First, while there is no question that plaintiff is correct in his argument that a real estate broker earns his commission when he produces a ready, able and willing buyer or lessee, Weitting v McFeeters, 104 Mich App 188; 304 NW2d 525 (1981); Brittson & Smith v Kroll, 217 Mich 180; 185 NW 689 (1921), this rule of law does not resolve the underlying issue of this appeal which relates to the length of time the plaintiff is entitled to collect his commission. While the plaintiff argues that the contract entitled him to collect a monthly commission for 21 years, defendant claims that the obligation to pay the commission ended in five years when the lease terminated upon the purchase of the property.

*643 The commission agreement provides that the commission was owing for the original term of the lease. It is, therefore, necessary to examine the lease to determine if the meaning of the words "original term" is clearly revealed. For if from a review of the lease the intent of the parties cannot be determined, an ambiguity exists and the parties must be left to their proofs to establish their intent.

In reviewing the lease it is first noted that the paragraph entitled "TERM" is crossed out. Under the paragraph entitled "CONSTRUCTION IMPROVEMENTS" is the following language:

"Lessee at its own * * * to have and to hold the same for and during the term commencing the date upon which Lessee has obtained all necessary permits, licenses and approvals for the construction of its improvements and Lessor has satisfactorily provided evidence of title to the demised premises as herein provided, and expiring twenty-one (21) years thereafter. A Supplement to this Lease is hereto attached and made a part hereof containing blanks for the commencement and expiration dates of said term. The parties hereto agree that when said dates become certain, as provided herein, they will complete and execute said Supplement to reflect said dates." (Emphasis supplied.)

It appears from this language that the parties at the time the lease was signed had not agreed on a commencement or expiration date. Further, there is no appendage to the lease entitled "Supplement", nor is there any addendum that provides a date for commencement and termination of the lease. While there is appended to the lease a document designated "Amendment" in which a date for commencement is provided, there is nothing in that document that sets forth a date for termination of the lease. As these are the only *644 references to the term of the lease, and as there is no reference to the words "original term" within the lease or its appendages, we view the commission agreement as ambiguous because it is unclear from the written documents what the parties intended when they used the words "original term".

Second, the plaintiff claims that the obligation to pay the commission existed for the specific time period of 21 years. Yet, in drafting the language imposing this obligation, he did not use the specific words "21 years". Rather, he used words that were indefinite in meaning and that referred to another document for their meaning. By deliberately avoiding the alternative of simply stating that the obligation was due for 21 years, arguably the parties intended that the obligation was for a length of time other than 21 years, especially when construed against the plaintiff, the drawer of the instrument.

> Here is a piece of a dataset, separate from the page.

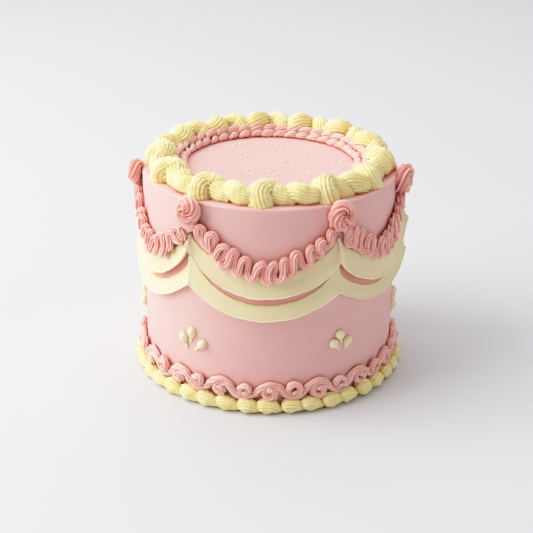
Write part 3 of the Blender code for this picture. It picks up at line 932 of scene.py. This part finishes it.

Third, within the lease there existed in favor of the lessee an option to purchase the property. There is no question that the commission agreement is silent and, therefore, unclear as to the effect a sale would have upon the brokerage commission. Moreover, it is uncontroverted that the drawer of the contract, the plaintiff, did not provide in the agreement a provision that would determine what effect a sale of the property would have upon the brokerage commission, although he certainly could and should have. Hanley v Porter, 238 Mich 617, 622; 214 NW 179 (1927). In addition, while the first sentence of the agreement supports plaintiff's contention that the commission was owed for 21 years, the second sentence of the contract, when construed against the plaintiff, the drafter of the instrument, supports defendant's position that the payment of rent each month was a condition precedent to the entitlement to the *645 monthly commission. This latter sentence can be interpreted to mean that the monthly commission becomes due when and if the monthly rent is first paid; and, as the lessee no longer paid rent after the lessee exercised its option to buy, a possibility that both parties must have contemplated because the option was contained in the lease, the $150 monthly commission was no longer due. Therefore, ambiguity exists and, if there is evidence outside the written agreement indicating that the parties intended or did not intend that the sale of the property terminated the obligation to pay the brokerage commission, such evidence should not be precluded from consideration by the trier of the facts. New Amsterdam Casualty Co v Sokolowski, 374 Mich 340; 132 NW2d 66 (1965).

For all these reasons, we believe the written commission agreement is subject to more than one reasonable interpretation and is, therefore, ambiguous on its face. As a factual question remains as to the intent of the parties concerning the commission contract, summary judgment should not have been granted to either party.

II

As this matter is to be remanded to the trial court for trial and as plaintiff may prevail at the time of trial, it is necessary to address the issue presented in plaintiff's cross-appeal as to whether plaintiff would be entitled to a present recovery for an anticipatory breach of the unilateral obligation to pay money in the future.

The claims on an installment contract do not ordinarily accrue until the installment becomes due in the absence of an acceleration clause in the contract. MCL 600.5836; MSA 27A.5836. In this instance there existed no acceleration clause in *646 the agreement. Further, as the contract should be construed against the plaintiff, the drafter of this instrument, United Coin Meter Co v Gibson, supra, an acceleration clause should not be read into the agreement. The court did not err in this regard.

Reversed in part and remanded to the trial court for proceedings consistent with this opinion.

NOTES

[*] Circuit judge, sitting on the Court of Appeals by assignment.